:: Provided records ::
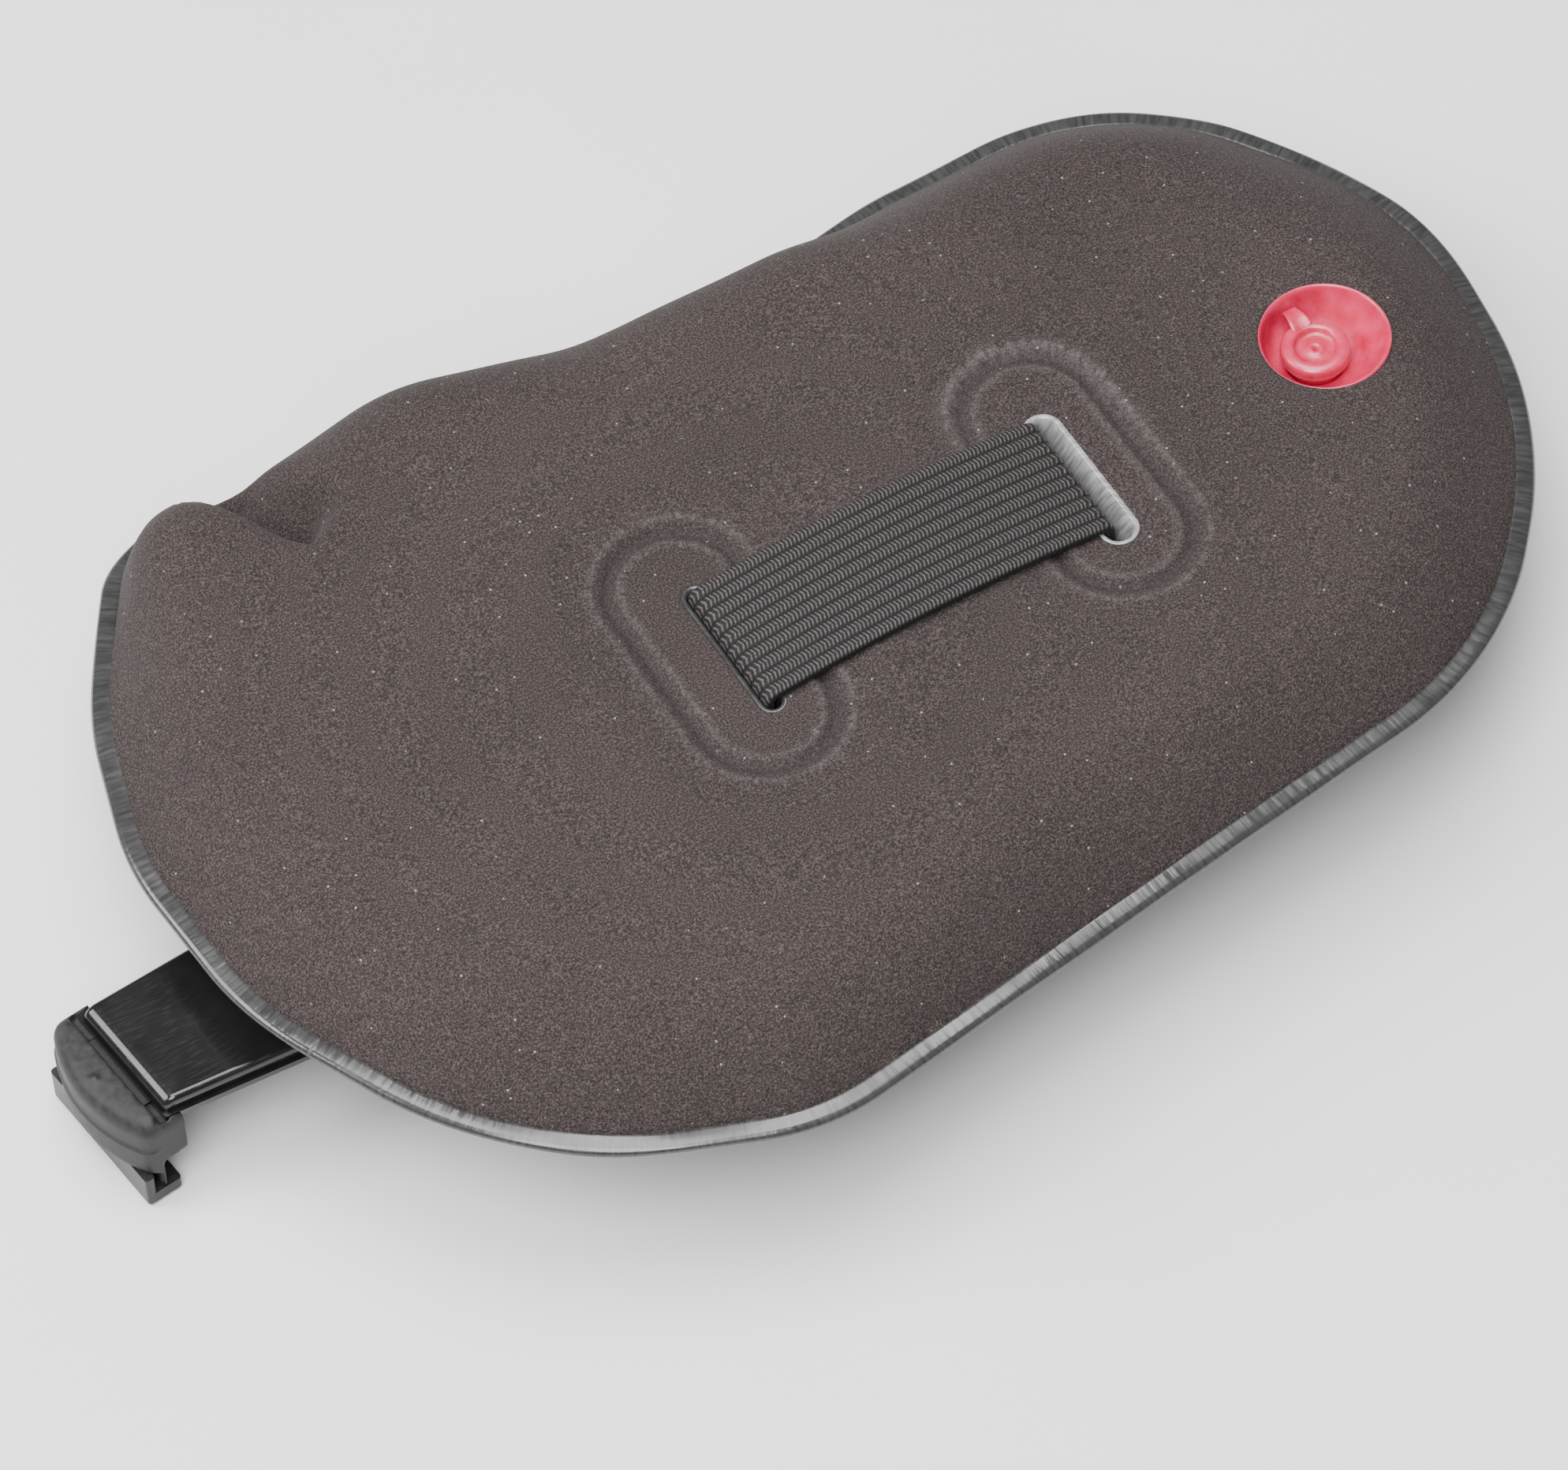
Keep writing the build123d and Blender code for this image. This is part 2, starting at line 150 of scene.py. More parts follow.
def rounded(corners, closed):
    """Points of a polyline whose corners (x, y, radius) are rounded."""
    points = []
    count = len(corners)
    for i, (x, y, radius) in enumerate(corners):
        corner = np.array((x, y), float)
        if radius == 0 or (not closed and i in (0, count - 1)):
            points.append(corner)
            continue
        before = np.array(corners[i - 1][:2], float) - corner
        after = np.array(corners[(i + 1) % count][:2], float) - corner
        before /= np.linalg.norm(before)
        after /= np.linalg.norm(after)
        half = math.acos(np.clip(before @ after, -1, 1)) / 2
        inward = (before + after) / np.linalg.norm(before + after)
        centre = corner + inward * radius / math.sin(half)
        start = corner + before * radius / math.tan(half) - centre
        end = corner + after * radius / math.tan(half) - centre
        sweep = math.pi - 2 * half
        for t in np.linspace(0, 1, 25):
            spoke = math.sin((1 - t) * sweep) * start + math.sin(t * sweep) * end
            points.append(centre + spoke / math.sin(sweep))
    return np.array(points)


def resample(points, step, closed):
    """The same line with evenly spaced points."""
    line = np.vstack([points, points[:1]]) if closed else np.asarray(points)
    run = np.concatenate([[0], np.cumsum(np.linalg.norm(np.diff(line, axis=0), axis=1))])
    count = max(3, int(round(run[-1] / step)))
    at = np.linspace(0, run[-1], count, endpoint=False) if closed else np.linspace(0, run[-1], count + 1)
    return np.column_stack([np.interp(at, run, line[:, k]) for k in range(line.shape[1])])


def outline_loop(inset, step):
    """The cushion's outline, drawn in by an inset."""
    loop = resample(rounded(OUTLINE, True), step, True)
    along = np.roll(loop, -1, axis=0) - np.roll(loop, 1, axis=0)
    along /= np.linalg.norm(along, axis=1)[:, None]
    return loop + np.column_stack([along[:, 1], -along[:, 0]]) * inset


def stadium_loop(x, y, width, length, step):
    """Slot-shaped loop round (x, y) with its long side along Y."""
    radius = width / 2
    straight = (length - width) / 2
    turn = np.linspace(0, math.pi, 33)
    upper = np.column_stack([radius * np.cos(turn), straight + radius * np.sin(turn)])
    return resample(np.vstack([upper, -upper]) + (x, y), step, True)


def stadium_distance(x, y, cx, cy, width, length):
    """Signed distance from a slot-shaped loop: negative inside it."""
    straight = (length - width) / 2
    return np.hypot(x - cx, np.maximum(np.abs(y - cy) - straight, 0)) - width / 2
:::
:: Provided records ::
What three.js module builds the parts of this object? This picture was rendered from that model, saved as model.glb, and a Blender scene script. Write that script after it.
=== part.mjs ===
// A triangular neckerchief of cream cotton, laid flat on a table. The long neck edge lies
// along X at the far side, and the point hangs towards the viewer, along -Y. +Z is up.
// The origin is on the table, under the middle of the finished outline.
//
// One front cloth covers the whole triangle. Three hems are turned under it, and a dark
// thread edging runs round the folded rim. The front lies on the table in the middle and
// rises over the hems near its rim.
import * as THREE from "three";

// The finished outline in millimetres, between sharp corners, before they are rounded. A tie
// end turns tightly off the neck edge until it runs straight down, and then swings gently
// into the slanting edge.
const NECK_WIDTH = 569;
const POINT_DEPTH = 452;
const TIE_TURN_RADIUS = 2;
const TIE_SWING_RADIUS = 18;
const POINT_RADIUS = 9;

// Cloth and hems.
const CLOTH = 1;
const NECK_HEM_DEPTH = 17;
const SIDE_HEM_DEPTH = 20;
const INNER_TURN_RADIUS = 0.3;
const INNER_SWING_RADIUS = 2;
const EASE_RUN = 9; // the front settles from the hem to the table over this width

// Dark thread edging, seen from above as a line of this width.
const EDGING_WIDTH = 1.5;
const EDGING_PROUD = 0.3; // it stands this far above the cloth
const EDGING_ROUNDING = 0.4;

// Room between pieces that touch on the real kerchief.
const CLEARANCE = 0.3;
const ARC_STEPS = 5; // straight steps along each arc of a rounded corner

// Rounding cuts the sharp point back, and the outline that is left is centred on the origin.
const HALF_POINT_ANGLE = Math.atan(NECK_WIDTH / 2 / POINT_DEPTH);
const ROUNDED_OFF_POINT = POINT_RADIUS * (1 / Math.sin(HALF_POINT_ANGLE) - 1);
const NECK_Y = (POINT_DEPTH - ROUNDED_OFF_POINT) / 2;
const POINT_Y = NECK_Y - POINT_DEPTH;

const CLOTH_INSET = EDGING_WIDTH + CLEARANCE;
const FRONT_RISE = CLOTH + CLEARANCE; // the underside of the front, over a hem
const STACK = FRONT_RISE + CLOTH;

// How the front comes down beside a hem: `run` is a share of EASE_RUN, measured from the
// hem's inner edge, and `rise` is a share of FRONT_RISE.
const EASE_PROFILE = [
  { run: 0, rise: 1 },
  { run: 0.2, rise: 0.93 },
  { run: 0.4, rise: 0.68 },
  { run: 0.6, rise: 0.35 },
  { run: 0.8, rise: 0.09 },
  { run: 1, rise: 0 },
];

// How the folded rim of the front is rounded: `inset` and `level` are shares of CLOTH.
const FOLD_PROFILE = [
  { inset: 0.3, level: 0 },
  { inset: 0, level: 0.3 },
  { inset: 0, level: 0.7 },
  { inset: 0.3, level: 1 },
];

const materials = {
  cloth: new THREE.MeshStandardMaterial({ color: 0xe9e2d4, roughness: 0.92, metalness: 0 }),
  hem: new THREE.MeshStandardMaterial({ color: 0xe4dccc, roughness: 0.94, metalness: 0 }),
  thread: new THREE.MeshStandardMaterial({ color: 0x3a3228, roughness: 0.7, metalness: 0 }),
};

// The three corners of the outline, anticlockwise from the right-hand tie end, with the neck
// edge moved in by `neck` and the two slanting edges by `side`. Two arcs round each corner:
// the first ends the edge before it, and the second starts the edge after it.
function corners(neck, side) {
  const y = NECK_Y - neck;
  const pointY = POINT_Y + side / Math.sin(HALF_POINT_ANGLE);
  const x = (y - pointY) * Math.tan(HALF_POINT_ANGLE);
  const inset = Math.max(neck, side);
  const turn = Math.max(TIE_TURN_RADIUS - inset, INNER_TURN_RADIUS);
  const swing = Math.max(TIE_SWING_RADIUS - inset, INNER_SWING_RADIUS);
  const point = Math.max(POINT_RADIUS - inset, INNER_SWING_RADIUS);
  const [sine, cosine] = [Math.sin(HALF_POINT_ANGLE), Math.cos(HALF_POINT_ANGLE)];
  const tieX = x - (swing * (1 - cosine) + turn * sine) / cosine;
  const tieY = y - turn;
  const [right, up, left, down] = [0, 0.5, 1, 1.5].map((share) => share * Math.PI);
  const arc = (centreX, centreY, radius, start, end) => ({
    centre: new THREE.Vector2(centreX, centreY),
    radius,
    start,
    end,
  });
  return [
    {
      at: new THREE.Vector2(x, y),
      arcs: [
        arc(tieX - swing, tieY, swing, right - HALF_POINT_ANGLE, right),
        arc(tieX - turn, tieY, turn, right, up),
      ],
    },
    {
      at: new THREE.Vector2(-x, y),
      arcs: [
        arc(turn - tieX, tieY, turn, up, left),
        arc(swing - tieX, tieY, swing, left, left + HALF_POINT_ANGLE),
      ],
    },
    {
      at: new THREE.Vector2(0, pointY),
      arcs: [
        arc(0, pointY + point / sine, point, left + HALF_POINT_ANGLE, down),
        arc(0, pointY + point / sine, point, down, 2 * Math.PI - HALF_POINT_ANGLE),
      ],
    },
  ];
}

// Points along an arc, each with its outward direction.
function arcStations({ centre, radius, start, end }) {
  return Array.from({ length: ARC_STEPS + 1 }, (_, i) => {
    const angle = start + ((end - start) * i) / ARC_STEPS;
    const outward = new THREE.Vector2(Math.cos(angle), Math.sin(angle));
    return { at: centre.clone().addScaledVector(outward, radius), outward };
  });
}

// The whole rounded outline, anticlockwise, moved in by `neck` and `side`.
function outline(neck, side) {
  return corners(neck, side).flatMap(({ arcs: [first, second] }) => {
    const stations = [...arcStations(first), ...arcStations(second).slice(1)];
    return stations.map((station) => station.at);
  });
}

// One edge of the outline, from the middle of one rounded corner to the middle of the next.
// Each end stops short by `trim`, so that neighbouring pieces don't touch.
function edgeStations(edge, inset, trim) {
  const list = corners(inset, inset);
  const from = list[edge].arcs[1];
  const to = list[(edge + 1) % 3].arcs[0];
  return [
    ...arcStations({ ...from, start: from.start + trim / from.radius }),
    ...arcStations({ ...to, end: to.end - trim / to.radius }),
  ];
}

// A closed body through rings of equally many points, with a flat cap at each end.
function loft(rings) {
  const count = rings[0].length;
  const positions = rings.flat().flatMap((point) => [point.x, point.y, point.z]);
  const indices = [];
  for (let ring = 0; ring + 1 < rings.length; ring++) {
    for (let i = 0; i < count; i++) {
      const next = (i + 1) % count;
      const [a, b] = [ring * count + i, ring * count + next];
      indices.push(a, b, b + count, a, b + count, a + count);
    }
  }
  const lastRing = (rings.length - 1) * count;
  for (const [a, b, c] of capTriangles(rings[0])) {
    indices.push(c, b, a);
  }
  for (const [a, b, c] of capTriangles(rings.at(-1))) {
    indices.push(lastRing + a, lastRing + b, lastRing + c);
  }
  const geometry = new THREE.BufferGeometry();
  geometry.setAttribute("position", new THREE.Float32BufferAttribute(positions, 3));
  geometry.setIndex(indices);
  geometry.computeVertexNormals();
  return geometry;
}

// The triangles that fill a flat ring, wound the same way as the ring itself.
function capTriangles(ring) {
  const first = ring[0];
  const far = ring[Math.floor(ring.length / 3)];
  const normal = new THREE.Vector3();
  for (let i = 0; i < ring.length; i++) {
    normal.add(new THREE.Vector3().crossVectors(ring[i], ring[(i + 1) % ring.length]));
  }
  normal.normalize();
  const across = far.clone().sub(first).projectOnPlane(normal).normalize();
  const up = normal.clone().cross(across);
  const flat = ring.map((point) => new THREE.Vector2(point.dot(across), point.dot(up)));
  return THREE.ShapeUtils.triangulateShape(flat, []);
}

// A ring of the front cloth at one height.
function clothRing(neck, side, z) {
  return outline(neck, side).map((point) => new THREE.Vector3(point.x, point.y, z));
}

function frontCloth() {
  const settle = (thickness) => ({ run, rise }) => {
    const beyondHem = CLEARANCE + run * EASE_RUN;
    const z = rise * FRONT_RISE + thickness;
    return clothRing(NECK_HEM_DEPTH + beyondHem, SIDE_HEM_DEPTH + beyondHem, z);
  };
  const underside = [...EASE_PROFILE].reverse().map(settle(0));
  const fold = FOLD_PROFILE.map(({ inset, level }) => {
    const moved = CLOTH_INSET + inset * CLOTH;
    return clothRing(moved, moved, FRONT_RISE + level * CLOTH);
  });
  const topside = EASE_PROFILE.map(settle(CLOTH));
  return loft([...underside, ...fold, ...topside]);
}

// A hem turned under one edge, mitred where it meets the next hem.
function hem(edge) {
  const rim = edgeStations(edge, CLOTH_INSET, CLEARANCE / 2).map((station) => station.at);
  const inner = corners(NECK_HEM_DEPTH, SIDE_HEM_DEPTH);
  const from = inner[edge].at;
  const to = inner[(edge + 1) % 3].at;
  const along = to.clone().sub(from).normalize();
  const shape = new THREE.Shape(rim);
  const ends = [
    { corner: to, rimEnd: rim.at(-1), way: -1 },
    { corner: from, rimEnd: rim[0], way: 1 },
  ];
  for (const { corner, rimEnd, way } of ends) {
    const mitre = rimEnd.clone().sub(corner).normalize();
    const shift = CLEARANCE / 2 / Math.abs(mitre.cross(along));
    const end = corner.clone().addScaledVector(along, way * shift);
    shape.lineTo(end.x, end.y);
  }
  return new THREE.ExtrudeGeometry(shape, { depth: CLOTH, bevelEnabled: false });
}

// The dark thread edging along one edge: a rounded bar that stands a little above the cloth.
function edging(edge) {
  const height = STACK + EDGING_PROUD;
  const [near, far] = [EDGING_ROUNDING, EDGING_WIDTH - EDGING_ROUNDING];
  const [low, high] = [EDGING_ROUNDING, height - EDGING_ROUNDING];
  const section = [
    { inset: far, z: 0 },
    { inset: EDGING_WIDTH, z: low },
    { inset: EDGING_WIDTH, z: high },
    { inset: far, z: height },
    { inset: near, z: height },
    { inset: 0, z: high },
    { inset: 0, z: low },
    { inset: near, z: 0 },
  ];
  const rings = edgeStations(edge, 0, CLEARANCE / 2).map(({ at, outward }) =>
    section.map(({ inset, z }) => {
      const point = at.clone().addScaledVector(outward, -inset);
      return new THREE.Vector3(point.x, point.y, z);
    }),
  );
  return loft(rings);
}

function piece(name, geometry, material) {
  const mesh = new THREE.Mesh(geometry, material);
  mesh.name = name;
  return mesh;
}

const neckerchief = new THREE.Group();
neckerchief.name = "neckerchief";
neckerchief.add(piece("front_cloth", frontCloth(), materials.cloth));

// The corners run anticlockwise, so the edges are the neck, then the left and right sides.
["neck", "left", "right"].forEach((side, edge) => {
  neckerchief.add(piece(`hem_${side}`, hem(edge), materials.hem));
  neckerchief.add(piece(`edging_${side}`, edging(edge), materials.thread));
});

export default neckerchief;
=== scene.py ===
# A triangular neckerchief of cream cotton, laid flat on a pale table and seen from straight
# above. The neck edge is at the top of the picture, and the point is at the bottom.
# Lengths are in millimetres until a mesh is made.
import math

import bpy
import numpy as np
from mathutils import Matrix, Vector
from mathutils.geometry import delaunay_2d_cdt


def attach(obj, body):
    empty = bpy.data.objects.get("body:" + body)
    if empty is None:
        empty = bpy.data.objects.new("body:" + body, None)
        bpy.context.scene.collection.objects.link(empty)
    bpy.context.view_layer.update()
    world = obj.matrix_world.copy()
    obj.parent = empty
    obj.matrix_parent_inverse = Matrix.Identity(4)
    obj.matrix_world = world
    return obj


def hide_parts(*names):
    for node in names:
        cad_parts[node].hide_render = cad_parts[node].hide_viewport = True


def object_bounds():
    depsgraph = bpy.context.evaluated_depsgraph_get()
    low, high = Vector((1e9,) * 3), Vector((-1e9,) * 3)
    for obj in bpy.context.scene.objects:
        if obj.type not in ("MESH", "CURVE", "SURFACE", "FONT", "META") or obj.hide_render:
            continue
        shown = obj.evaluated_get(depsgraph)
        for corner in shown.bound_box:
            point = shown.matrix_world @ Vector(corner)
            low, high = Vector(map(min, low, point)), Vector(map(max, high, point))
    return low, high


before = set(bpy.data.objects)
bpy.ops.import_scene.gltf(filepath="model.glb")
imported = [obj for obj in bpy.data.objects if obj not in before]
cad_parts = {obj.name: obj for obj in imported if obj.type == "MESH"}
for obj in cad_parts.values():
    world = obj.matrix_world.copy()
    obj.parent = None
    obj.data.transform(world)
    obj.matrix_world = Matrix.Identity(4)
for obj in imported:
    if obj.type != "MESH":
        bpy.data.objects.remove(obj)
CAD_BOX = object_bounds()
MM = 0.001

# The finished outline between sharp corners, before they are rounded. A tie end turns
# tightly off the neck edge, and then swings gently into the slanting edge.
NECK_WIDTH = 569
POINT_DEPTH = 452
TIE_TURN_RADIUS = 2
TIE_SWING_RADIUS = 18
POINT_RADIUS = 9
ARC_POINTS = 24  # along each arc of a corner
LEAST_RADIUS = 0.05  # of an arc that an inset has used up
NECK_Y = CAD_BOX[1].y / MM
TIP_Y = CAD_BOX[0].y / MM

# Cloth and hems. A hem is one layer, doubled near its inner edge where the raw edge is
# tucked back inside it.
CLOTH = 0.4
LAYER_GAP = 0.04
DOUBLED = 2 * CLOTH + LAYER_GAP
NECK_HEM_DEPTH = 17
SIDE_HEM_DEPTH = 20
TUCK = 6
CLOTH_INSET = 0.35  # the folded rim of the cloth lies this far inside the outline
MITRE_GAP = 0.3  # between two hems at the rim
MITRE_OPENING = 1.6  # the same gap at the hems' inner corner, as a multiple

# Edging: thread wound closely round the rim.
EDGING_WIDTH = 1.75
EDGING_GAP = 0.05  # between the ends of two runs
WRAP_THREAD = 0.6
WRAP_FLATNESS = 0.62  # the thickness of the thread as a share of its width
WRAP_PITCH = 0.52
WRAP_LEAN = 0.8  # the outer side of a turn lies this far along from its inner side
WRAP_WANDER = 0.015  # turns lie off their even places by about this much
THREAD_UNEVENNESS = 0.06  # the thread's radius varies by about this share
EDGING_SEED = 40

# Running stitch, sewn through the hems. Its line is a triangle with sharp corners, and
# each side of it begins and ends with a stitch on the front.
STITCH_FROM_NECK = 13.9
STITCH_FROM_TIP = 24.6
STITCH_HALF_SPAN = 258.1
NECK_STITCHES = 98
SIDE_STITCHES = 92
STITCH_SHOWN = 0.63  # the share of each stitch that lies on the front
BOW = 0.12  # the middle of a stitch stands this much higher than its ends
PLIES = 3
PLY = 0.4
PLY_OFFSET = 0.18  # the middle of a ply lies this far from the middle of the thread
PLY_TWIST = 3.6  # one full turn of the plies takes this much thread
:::
Stated task: Show each line of the listing that holds the string "picture".

Finished task:
What three.js module builds the parts of this object? This picture was rendered from that model, saved as model.glb, and a Blender scene script. Write that script after it.
# above. The neck edge is at the top of the picture, and the point is at the bottom.